I wrote this article from the player's point of view, using my moniker at the time "The Mayor."

Here it is in full, my August, 2003 article.

Playing the Lucky Ladies Side-Bet

(rev. 08/07/03)

by The Mayor

One of the lessons the advantage player quickly learns is that card-counting in blackjack is a tough way to make a buck. For years I heard rumors about the huge edge that some of my friends would get: front-loading, shuffle-tracking, ace-sequencing, card-steering, etc., etc. Occasionally I would find a game or a dealer where I could, for a few moments, get such an edge … but the leg work to find these games, together with their fickle nature, made it no sure bet they would be there tomorrow. And then Panama Rick posted about the Lucky Ladies on a popular blackjack website.

The Lucky Ladies (LL) side-bet pays out whenever the player's first two cards sum to 20. The payout schedule includes increased payoffs when the two cards are suited (e.g. Q of clubs, T of clubs), matched (e.g. Q of clubs, Q of clubs), or two Q of hearts. This side-bet was developed by Galaxy Gaming. Here are the payout schedules as listed on the Galaxy Gaming web site:

galaxy gaming payouts for lucky ladies

Here is the table of EV’s they list:

galaxy gaming payouts for lucky ladies

It is intuitively obvious that no matter what counting system you use, the higher the true count becomes, the more likely the player is to get a 20. So at some point this bet has positive EV and is worth playing. Unfortunately this bet is not worth much to the advantage player who wants to use his standard counting system to occasionally play this bet. According to Panama Rick, Hi-lo, for example, yields a return of about a $3 edge per hour (in a 6 deck game) and about $9 per hour against the LL in a 2D game.

A few months ago, I decided to design a counting system specifically to beat LL. Two things became obvious. First, I needed to play the LL double-deck game. Second, whatever system I developed – it would not look at all like a standard counting system, and therefore I would need a partner at the table with me. My partner would signal the count in case I wanted to vary my play or raise my bet, and I would signal when to make the LL bet.
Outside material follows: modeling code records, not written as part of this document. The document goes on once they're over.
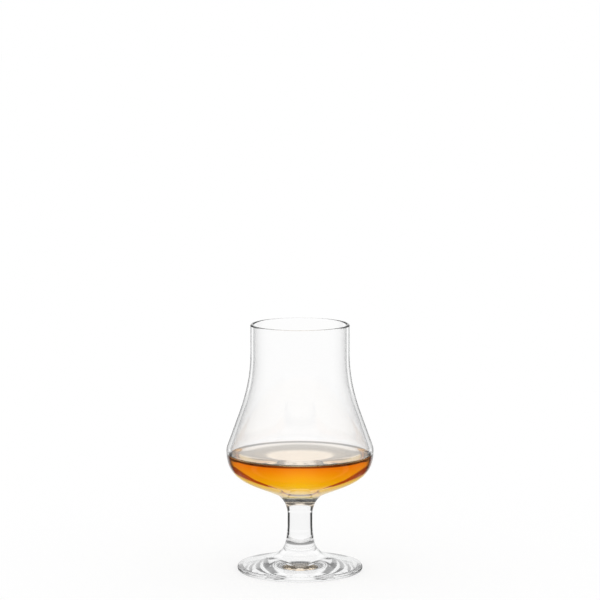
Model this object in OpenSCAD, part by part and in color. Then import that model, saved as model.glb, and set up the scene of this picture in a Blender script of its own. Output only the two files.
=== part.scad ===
// Whisky nosing glass holding one measure of whisky.
// A straight neck opens into a flared flank and a low, wide belly, so the drink
// spreads out below and its vapour gathers in the neck. The bowl has a thick base and
// stands on a short drawn stem and a disc foot. Every piece is turned about one axis.
// Millimetres, +Z up, origin on the table at the centre of the resting ring.

/* [Neck and rim] */
// Height from the table to the rim
glass_h = 115; // [105:0.5:135]
// Outer width of the straight neck
mouth_d = 45.9; // [40:0.1:54]
// Height of the straight neck below the rim
neck_h = 14.5; // [10:0.1:18]
// Thickness of the glass at the neck
neck_wall = 1.5; // [1:0.05:2]

/* [Flank and belly] */
// Outer width of the belly, the widest part of the glass
belly_d = 68.2; // [60:0.1:80]
// Height of the belly above the table
belly_z = 55.8; // [48:0.1:62]
// Radius that turns the flank into the lower bowl
belly_round = 8; // [5:0.1:12]
// Lean of the straight flank from upright, in degrees
flank_lean = 20; // [17:0.1:23]
// Length of the straight part of the flank
flank_len = 15.4; // [12:0.1:18]
// Thickness of the glass at the belly
belly_wall = 1.95; // [1.6:0.05:2.3]

/* [Lower bowl] */
// Outer width where the lower bowl turns down into the stem
base_d = 23; // [19:0.1:28]
// Height of that turn above the table
base_z = 35.65; // [32:0.05:40]
// Rise of the lower bowl at that turn, in degrees above level
base_rise = 24; // [18:0.1:30]
// Rise from that turn to the middle of the cavity, so the bowl has a thick solid base
floor_t = 7.25; // [6:0.05:8.5]

/* [Stem] */
// Width of the stem at its waist
stem_d = 11.8; // [9.5:0.1:14.5]
// Height of the waist above the table
stem_z = 26.4; // [22:0.1:30]
// Drop from the lower bowl's turn to the seam between bowl and stem
bowl_seam_drop = 2.2; // [1.5:0.1:3]

/* [Foot] */
// Width of the foot
foot_d = 58.1; // [48:0.1:70]
// Thickness of the foot at its edge
foot_edge = 2.1; // [1.6:0.05:2.6]
// Depth of the rounding on the foot's edge
foot_edge_round = 0.5; // [0.3:0.05:0.9]
// Slope of the foot's top at its edge, in degrees below level
foot_edge_fall = 9; // [6:0.1:12]
// Width where the foot's top turns up into the stem
spread_d = 25.5; // [21:0.1:31]
// Height of that turn above the table
spread_z = 6.45; // [5.3:0.05:7.7]
// Fall of the foot's top at that turn, in degrees below level
spread_fall = 18.5; // [14:0.1:23]
// Rise from that turn to the seam between stem and foot
foot_seam_rise = 3.2; // [2:0.1:4.5]
// Width of the flat ring that the glass stands on
rest_ring_w = 2.4; // [1.5:0.1:4]
// Depth of the shallow hollow under the foot
foot_hollow = 0.9; // [0.4:0.05:1.4]

/* [Whisky] */
// Depth of the whisky above the middle of the cavity
fill_depth = 10.95; // [7:0.05:15]
// Height that the whisky climbs at the glass
meniscus_h = 1.1; // [0.6:0.05:1.6]
// Distance over which that climb fades out
meniscus_w = 1; // [0.6:0.05:1.5]

/* [Hidden] */

// Fineness of the revolved surfaces and of each curved stretch of an outline
$fn = 180;
curve_steps = 16;
round_steps = 8;

// Handle lengths of each curve, first end then second, as shares of its chord
flare_shares = [0.40, 0.23];
lower_bowl_shares = [0.433, 0.467];
bowl_turn_shares = [0.31, 0.375];
stem_flare_shares = [0.526, 0.36];
foot_top_shares = [0.32, 0.20];
// The cavity below the belly, measured in the same way
cavity_shares = [0.43, 0.545];
// Width over which the whisky's climb is drawn, as a share of its fading distance
climb_share = 3;

// A point at distance l from p, in the direction a, in degrees from outward level
function step_from(p, a, l) = p + l * [cos(a), sin(a)];

// Points of a smooth curve that leaves p in direction a and arrives at q in direction b
function sweep_to(p, a, q, b, shares, n = curve_steps) =
    let (chord = norm(q - p),
         c = step_from(p, a, shares[0] * chord),
         d = step_from(q, b, -shares[1] * chord))
    [for (i = [1:n]) let (t = i / n, u = 1 - t)
        u * u * u * p + 3 * u * u * t * c + 3 * u * t * t * d + t * t * t * q];

// Points of an arc about c with radii rx and rz, from angle a to angle b, in degrees
function arc_to(c, rx, rz, a, b, n = round_steps) =
    [for (i = [1:n]) let (w = a + (b - a) * i / n) c + [rx * cos(w), rz * sin(w)]];

// Stations of the outer outline, from the rim down
neck_top = [mouth_d / 2, glass_h - neck_wall / 2];
neck_foot = [mouth_d / 2, glass_h - neck_h];
belly_centre = [belly_d / 2 - belly_round, belly_z];
flank_low = step_from(belly_centre, flank_lean, belly_round);
flank_top = step_from(flank_low, 90 + flank_lean, flank_len);
belly = [belly_d / 2, belly_z];
base_turn = [base_d / 2, base_z];
waist = [stem_d / 2, stem_z];
spread = [spread_d / 2, spread_z];
edge_top = [foot_d / 2 - foot_edge_round, foot_edge];
edge_centre = [foot_d / 2 - foot_edge_round, foot_edge / 2];

// Outer outline from the neck down the flank to the belly
flank_curve = concat(
    [neck_foot],
    sweep_to(neck_foot, -90, flank_top, flank_lean - 90, flare_shares),
    [flank_low],
    arc_to(belly_centre, belly_round, belly_round, flank_lean, 0));

// Outline of the lower bowl, the stem and the foot's top, down to the foot's edge
stand_curve = concat(
    sweep_to(belly, -90, base_turn, base_rise - 180, lower_bowl_shares),
    sweep_to(base_turn, base_rise - 180, waist, -90, bowl_turn_shares),
    sweep_to(waist, -90, spread, -spread_fall, stem_flare_shares),
    sweep_to(spread, -spread_fall, edge_top, -foot_edge_fall, foot_top_shares),
    arc_to(edge_centre, foot_edge_round, foot_edge / 2, 90, -90));

// The whole silhouette, closed along the axis
rim_centre = [mouth_d / 2 - neck_wall / 2, neck_top.y];
outer_outline = concat(
    [[0, glass_h], [rim_centre.x, glass_h]],
    arc_to(rim_centre, neck_wall / 2, neck_wall / 2, 90, 0),
    flank_curve,
    stand_curve,
    [[0, 0]]);

// Direction of the outer outline at a point, from the points on either side of it
function run_of(pts, i) = pts[min(i + 1, len(pts) - 1)] - pts[max(i - 1, 0)];

// The point i moved into the glass by w, square to the outline
function moved_in(pts, i, w) =
    let (d = run_of(pts, i), n = [d.y, -d.x] / norm(d)) pts[i] + w * n;

// Down the flank the cavity follows the outer curve, and the wall grows to the belly's
function wall_at(z) = lookup(z, [[belly_z, belly_wall], [neck_foot.y, neck_wall]]);

flank_inner = [for (i = [0:len(flank_curve) - 2])
    moved_in(flank_curve, i, wall_at(flank_curve[i].y))];

// Below the belly it leaves the outer curve and closes over the thick base
belly_inner = [belly_d / 2 - belly_wall, belly_z];
cavity_floor = [0, base_z + floor_t];

// The cavity, open past the rim by its own wall and closed along the axis
cavity_outline = concat(
    [[0, glass_h + neck_wall], [rim_centre.x, glass_h + neck_wall], [rim_centre.x, glass_h]],
    arc_to(rim_centre, neck_wall / 2, neck_wall / 2, 90, 180),
    flank_inner,
    [belly_inner],
    sweep_to(belly_inner, -90, cavity_floor, 180, cavity_shares));

// Seams where the hot pieces were joined
bowl_seam_z = base_z - bowl_seam_drop;
foot_seam_z = spread_z + foot_seam_rise;

// Half section of the solid glass between two heights
module glass_slice(low, high) {
    intersection() {
        polygon(outer_outline);
        translate([0, low]) square([belly_d, high - low]);
    }
}

// Thin-walled bowl, from the polished rim to the seam above the stem
module bowl() {
    color([0.86, 0.9, 0.91, 0.35])
    rotate_extrude()
    difference() {
        glass_slice(bowl_seam_z, glass_h);
        polygon(cavity_outline);
    }
}

// Solid stem, drawn in to a waist between its two seams
module stem() {
    color([0.84, 0.88, 0.9, 0.5])
    rotate_extrude()
    glass_slice(foot_seam_z, bowl_seam_z);
}

// Disc foot that falls to a thin rounded edge, hollowed below inside its resting ring
module foot() {
    hollow_r = foot_d / 2 - foot_edge_round - rest_ring_w;
    color([0.82, 0.87, 0.89, 0.5])
    rotate_extrude()
    difference() {
        glass_slice(0, foot_seam_z);
        polygon(concat([[0, 0]], [for (i = [0:curve_steps]) let (s = i / curve_steps)
            [hollow_r * s, foot_hollow * (1 - s * s)]]));
    }
}

// The measure of whisky, shaped by the cavity, with a level top that climbs at the glass
module whisky() {
    level_z = cavity_floor.y + fill_depth;
    wall_r = lookup(level_z, [for (p = cavity_outline) if (p.y < neck_foot.y) [p.y, p.x]]);
    climb = [for (i = [0:round_steps]) let (fades = climb_share * (1 - i / round_steps))
        [wall_r - meniscus_w * fades, level_z + meniscus_h * exp(-fades)]];
    color([0.9, 0.5, 0.08, 0.8])
    rotate_extrude()
    intersection() {
        polygon(cavity_outline);
        polygon(concat([[0, 0], [0, level_z]], climb, [[wall_r + belly_wall, level_z + meniscus_h],
            [wall_r + belly_wall, 0]]));
    }
}

bowl();
stem();
foot();
whisky();
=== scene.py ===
import math

import bpy
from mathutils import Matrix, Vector


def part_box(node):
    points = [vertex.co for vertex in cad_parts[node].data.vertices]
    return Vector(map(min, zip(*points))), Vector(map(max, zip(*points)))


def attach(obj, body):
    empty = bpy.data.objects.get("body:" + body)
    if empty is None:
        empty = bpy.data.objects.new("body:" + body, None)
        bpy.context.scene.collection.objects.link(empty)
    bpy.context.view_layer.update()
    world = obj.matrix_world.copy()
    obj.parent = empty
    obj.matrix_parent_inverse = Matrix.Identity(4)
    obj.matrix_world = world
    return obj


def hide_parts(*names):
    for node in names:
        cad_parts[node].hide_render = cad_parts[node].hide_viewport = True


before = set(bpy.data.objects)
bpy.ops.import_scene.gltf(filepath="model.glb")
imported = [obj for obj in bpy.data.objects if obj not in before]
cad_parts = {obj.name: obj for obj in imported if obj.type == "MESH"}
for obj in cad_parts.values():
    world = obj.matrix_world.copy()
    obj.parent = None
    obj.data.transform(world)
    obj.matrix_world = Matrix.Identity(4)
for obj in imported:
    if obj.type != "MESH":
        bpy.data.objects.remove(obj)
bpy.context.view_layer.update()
scene = bpy.context.scene


# Bowl. The thin vessel of the glass: a straight neck, a flared flank and a low, wide
# belly over a thick base. Clear crystal glass, blown in a mould, its rim melted round by
# a flame. It is fused to the stem while hot, so nothing shows where the two meet.

# Outlines are in millimetres, and each point is its radius and its height.
MM = 0.001
UP = Vector((0, 1))
DOWN = Vector((0, -1))
SAME_SPOT = 1e-6
TURN_STEPS = 256
CURVE_STEPS = 40
ARC_STEPS = 16
FLANK_STEPS = 8

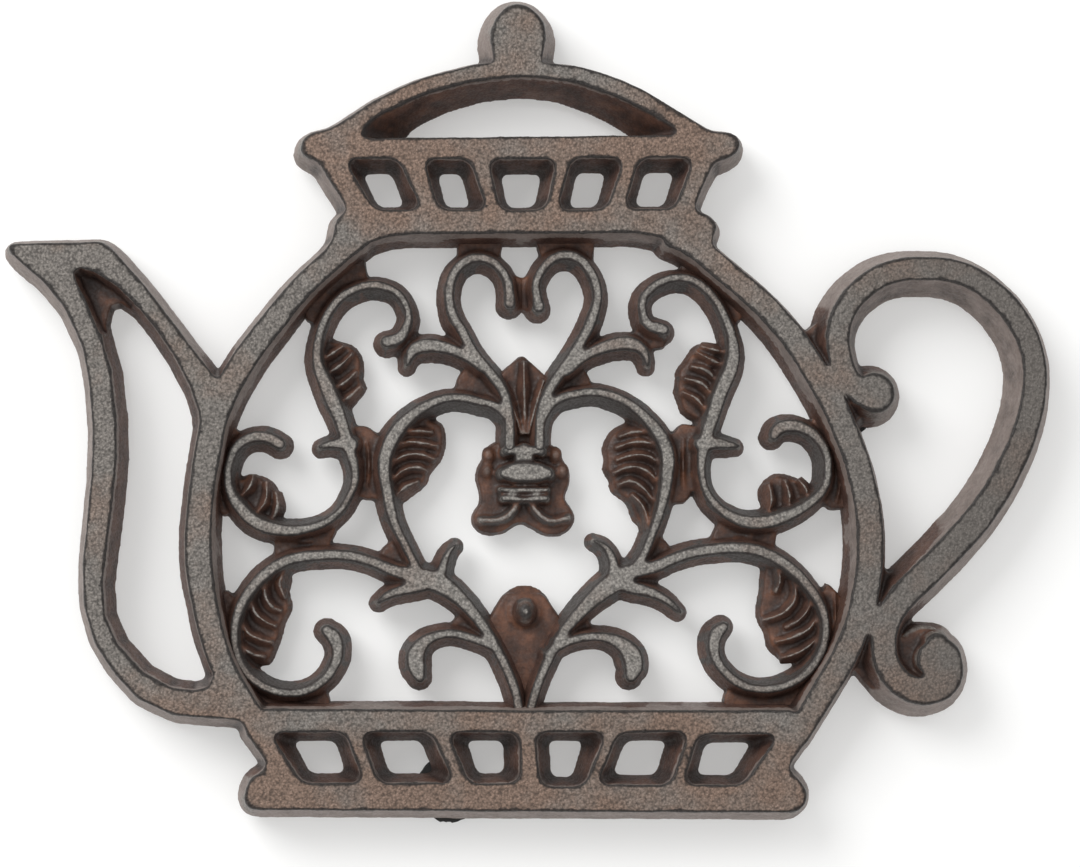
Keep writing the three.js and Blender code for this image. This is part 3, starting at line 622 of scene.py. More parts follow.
# %% Scrollwork, right half
RIGHT_BARS = [
    # trunk, thorn and the small leaf under it
    [(1.3, 19.5, 1), (2.2, 23, 1), (3.6, 27, 1), (5.4, 31, 1.05), (7.6, 35.2, 1.1),
     (10.2, 38.6, 1.3), (13.2, 41.8, 1.7), (16.5, 44.6, 2.2), (19.3, 46.5, 2.5)],
    [(17.6, 45.5, 1.8), (18, 48, 1.2), (17.6, 50.6, 0.9), (16.2, 52.8, 0.6), (14.2, 53.9, 0.2)],
    [(18.6, 46, 1.8), (21.5, 44.8, 1.4), (25, 43.9, 1.1), (28.5, 42.2, 0.8), (31, 40, 0.3)],
    # lower scroll
    [(18.6, 46.6, 2.2), (22, 48, 1.7), (26, 48.8, 1.35), (30, 50.5, 1.2), (34, 51.7, 1.2),
     (38, 52.3, 1.2), (42, 52.6, 1.25), (46, 52.2, 1.25), (50, 50.6, 1.25), (53.5, 48.2, 1.2),
     (56.5, 45, 1.1), (58.8, 41.5, 1), (59.8, 38, 0.9), (59.6, 34, 0.9), (58.3, 30.8, 0.9),
     (56, 28, 0.9), (53, 26, 0.9), (49.5, 24.9, 0.9), (46, 24.9, 0.9), (43, 25.8, 1),
     (40.3, 27.8, 1), (38.3, 30.5, 1.1), (37.7, 33.5, 1.4), (38.4, 35.8, 1.5), (39.6, 37, 1.1)],
    # short inner curl
    [(5, 31.6, 0.9), (7, 33, 0.9), (10, 34.4, 0.9), (13, 35, 0.9), (16, 34.9, 1),
     (19, 33.9, 1.5), (21.4, 31.6, 2.2), (21.9, 29, 2.2), (21.4, 27.4, 1.4)],
    # C scroll running into the ring scroll, and its spur
    [(28, 95.8, 1.2), (26.6, 96.2, 1.3), (25, 96.8, 1.1), (23.9, 99, 0.9), (24, 102, 0.8),
     (25.5, 104, 0.9), (28, 105.5, 0.9), (31, 106.2, 0.9), (34, 105.6, 0.9), (36.5, 103.8, 0.9),
     (38.5, 101.5, 0.9), (40.3, 98, 0.9), (41.5, 94.5, 1.1), (41.9, 91, 1.5), (41.3, 88, 1.6),
     (40, 85, 1.6), (38.8, 82, 1.6), (37.8, 79, 1.5), (36.8, 76, 1.4), (36, 73, 1.3),
     (35.5, 70, 1), (35.6, 66.5, 0.8), (36.5, 63.5, 0.8), (38.5, 60.8, 0.9), (41, 59, 1.1),
     (44, 57.8, 1.4), (47.5, 57.7, 1.5), (51, 58.5, 1.4), (54.5, 60, 1.2), (57.5, 62, 1),
     (59.8, 64.6, 0.9), (60.5, 68, 0.9), (60.2, 71.3, 0.9), (58.5, 74.3, 1), (56, 76.2, 1.2),
     (53, 76.8, 1.4), (50.8, 76.2, 1.4), (49.8, 74.8, 1)],
    [(35.5, 73.2, 1.6), (38.6, 73.3, 1.2), (41, 73, 0.7), (42.6, 72.8, 0.3)],
    # heart and its branch
    [(3.2, 100.2, 1.3), (2.8, 102.4, 1), (2.6, 104.5, 0.9), (3.8, 107.5, 0.9), (6, 109.8, 1),
     (9, 110.5, 1), (11.5, 109.6, 1), (13.4, 107.4, 1), (14.6, 104.5, 1), (14.8, 101.5, 1),
     (14, 98.5, 1.1), (12.9, 95.8, 1.1), (11.4, 93, 1.1), (9.5, 89.8, 1.2), (7.3, 86.8, 1.1),
     (5.5, 84, 1.1), (4.2, 81, 1.1), (3.6, 78, 1.1), (3.4, 72.6, 1.1)],
    [(8.6, 87.4, 1), (10, 88.5, 1), (12.5, 90.6, 1.1), (15.5, 92, 1.3), (18.5, 92.9, 1.5),
     (21.5, 93, 1.5), (23.6, 91.9, 1.1), (24.6, 90, 0.6), (24.8, 88.8, 0.3)],
    # inner scroll
    [(3.4, 76.8, 1), (5, 80, 1), (7, 81.8, 0.9), (10, 82.8, 0.9), (14.5, 83.3, 0.9),
     (18, 82.5, 1), (21.5, 80.8, 1), (24.5, 78.2, 1.2), (26.8, 75.5, 1.4), (28.3, 72.5, 1.5),
     (28.8, 70, 1.5), (28.6, 67, 1.4), (28, 63, 1.2), (26.8, 58.5, 1), (25.5, 55, 0.9),
     (24.3, 52, 0.9), (22.6, 49, 1.1)],
]
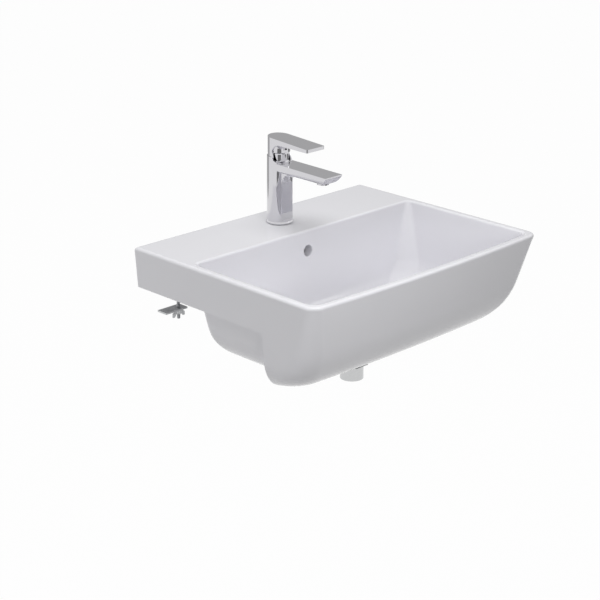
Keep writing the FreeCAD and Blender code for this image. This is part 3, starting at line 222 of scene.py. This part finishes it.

To solve the first problem, I called Galaxy Gaming. This was a very interesting phone call – "Hi, I really like your LL side bet and I’m coming to Las Vegas. Can you please tell me all the casinos in Las Vegas that offer this side-bet on the double-deck game?" They wanted to know why I was so interested in double-deck. "Oh, I always seem to get twenty’s when I play double-deck, and I never seem to get them playing 6 deck. Weird, eh?"

They took the bait. Pretty soon I had a list of a dozen or so casinos. However, I would soon get some very troubling news. Most casinos that offered this side-bet actually listed the 6-deck payouts for their double-deck game, drastically reducing its value (note the 30.05% edge in the table above). After calling most of these stores, and talking with some friends, I discovered that there is exactly one casino in Las Vegas that currently offers what I now call "Full Pay Lucky Ladies" on double-deck (FPLL). For the rest of this article, I will refer to this casino as "The Candy Store." As it turned out, it was not a particularly good "Candy Store" – but when you’ve only got one choice, even sour candy tastes sweet for a while.

Next, I had to develop the system. I wrote a C++ program that allowed me to try a variety of counts. It took about 2 days to write the program, and about a week of trying various counts (1 billion hands each) until I was convinced I had the best system. Finally, I came up with a count that yielded the following output from my program (note the optimistic 66 card penetration).

lucky ladies report

Looking at the details of this report, you first notice the EV of $27 per 100 hands. But this is for playing 1 hand. I intended to play Lucky Ladies 2 hands at a time when possible. However, these two hands are not independent. Clearly only 1 of the 2 hands could get the QH pair, so the requirements to play multiple hands dictate that the count be a bit higher than 10 [Note 11.01.2013. this last statement is false -- oops!]. I ran a simulation of my system without the QH pair payoffs, and it indicated a TC of 13 to make the bet, and thus I decided to use a TC of 13 as the cutoff on when to bet LL on multiple hands.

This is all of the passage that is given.